== Your task ==
In the material below, find how many lines contain the string "shown". Write only that number.

start

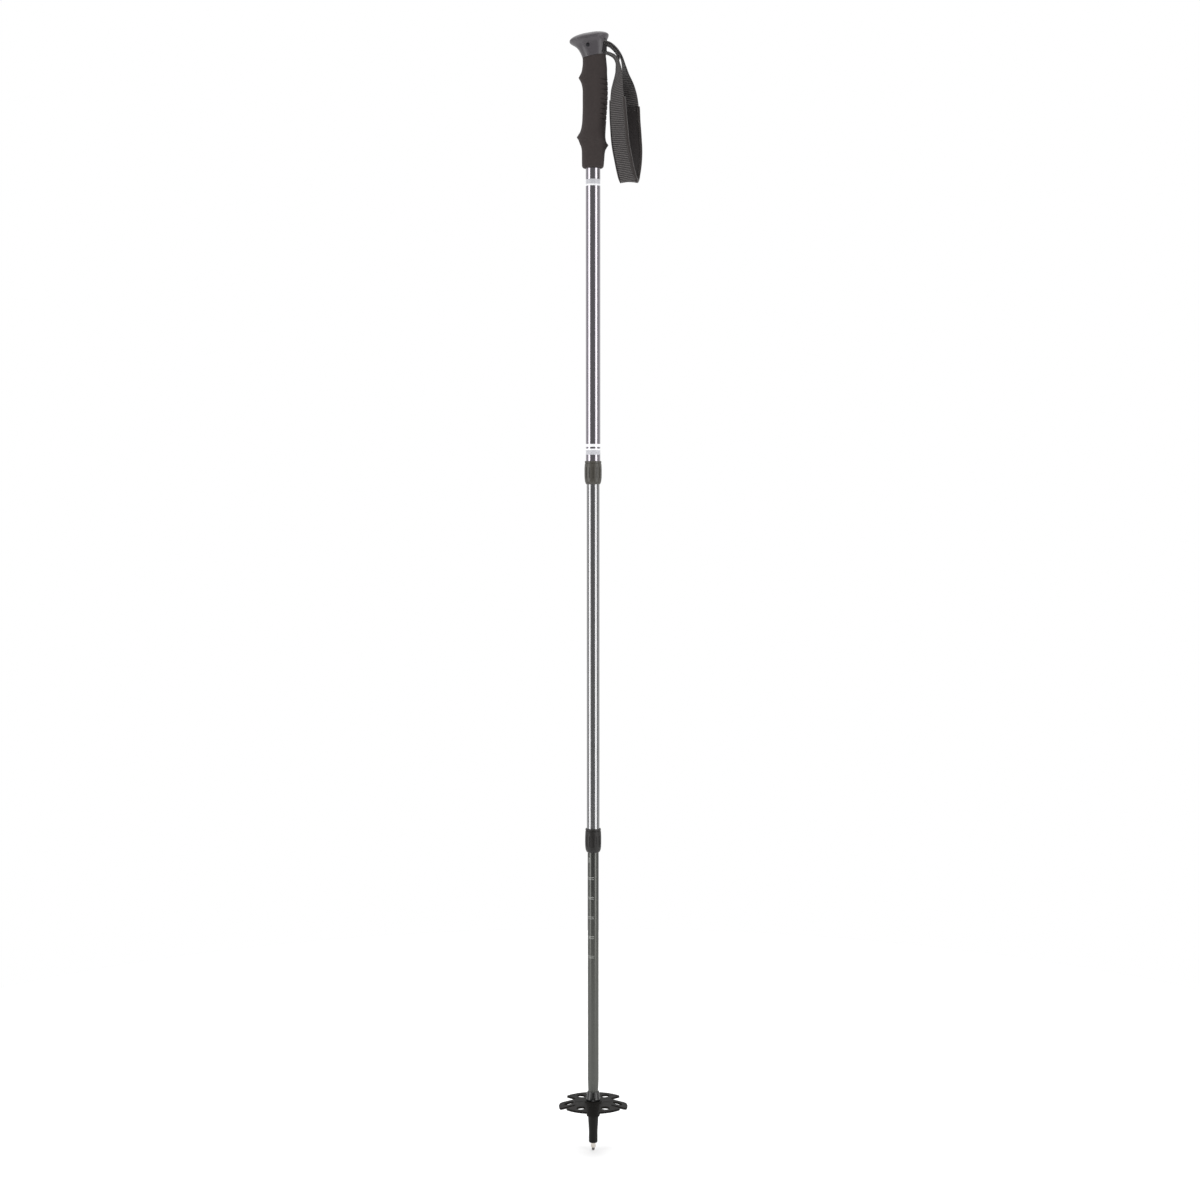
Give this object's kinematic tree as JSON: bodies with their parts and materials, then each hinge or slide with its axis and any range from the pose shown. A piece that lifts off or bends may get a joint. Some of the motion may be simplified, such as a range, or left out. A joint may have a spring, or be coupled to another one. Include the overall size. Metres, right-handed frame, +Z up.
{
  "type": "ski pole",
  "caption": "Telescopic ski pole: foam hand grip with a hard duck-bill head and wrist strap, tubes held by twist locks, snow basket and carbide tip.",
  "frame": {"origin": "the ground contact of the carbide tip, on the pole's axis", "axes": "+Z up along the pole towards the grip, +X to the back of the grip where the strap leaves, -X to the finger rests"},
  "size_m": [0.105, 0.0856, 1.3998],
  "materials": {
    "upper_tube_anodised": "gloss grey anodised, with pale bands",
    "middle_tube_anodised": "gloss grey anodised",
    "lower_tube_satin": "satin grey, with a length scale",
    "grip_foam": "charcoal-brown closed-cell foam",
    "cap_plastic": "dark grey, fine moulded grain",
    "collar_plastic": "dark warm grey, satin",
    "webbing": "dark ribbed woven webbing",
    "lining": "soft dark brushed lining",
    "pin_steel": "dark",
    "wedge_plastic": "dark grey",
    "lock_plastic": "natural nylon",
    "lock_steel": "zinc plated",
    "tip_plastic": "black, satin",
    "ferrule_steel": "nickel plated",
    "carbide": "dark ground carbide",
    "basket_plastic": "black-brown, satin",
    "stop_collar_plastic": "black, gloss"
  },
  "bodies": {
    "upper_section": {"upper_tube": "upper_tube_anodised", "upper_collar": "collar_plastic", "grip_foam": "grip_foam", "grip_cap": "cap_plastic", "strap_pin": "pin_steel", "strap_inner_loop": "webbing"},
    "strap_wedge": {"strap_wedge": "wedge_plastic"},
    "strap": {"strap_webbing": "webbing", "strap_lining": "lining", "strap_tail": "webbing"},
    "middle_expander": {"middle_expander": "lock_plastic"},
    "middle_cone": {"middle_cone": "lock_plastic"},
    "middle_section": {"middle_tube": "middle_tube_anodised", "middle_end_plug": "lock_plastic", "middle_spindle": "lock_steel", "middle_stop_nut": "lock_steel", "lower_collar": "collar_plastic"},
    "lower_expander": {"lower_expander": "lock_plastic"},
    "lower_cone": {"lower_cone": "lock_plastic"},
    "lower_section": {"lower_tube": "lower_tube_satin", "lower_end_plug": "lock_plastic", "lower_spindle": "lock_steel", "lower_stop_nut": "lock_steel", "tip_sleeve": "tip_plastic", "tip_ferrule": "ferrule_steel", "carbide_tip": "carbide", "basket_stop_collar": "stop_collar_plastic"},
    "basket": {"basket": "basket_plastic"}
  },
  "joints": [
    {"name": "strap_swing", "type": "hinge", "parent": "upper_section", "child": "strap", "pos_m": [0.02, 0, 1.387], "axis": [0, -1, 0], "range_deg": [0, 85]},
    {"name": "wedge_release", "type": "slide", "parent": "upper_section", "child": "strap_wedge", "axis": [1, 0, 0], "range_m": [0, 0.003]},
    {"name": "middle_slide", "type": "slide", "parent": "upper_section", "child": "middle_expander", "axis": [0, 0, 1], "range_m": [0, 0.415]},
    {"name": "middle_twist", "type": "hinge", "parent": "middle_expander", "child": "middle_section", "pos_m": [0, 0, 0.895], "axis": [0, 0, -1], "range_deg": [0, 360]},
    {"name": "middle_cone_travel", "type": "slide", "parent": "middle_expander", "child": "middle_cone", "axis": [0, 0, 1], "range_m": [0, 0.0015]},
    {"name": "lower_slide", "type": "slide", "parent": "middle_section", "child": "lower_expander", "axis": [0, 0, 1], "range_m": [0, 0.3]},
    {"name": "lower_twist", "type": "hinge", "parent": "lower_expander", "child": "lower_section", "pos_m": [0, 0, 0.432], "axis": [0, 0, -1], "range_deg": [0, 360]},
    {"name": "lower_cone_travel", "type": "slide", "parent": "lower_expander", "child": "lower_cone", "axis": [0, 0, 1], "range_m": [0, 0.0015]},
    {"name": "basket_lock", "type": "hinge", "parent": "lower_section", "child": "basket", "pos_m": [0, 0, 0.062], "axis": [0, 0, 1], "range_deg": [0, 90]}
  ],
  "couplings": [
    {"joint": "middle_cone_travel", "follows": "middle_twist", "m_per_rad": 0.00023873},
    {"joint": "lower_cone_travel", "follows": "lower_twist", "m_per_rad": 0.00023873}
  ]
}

end
start

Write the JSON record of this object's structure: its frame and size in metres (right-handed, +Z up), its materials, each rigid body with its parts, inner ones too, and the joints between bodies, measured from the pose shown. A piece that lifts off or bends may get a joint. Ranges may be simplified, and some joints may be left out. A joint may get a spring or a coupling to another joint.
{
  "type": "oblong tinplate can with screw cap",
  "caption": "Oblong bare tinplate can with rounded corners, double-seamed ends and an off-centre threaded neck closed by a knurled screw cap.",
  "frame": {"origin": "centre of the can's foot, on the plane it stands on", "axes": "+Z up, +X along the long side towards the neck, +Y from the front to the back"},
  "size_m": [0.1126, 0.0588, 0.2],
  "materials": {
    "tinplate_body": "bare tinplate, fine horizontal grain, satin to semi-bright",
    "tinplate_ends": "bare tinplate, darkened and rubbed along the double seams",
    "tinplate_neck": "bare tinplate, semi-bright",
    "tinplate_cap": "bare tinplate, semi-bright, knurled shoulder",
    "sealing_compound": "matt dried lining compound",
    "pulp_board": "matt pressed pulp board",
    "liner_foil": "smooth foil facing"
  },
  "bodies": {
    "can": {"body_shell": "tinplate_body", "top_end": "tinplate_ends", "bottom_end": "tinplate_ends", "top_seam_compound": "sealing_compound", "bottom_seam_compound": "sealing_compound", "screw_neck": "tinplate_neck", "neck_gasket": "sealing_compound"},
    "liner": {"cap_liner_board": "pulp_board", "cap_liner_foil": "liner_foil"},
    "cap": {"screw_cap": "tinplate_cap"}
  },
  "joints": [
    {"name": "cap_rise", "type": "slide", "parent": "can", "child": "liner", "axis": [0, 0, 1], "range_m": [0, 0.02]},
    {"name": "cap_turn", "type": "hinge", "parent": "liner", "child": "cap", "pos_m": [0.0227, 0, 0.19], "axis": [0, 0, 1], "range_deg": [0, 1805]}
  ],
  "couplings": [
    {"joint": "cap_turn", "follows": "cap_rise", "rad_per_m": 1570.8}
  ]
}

end

== Result for this task ==
2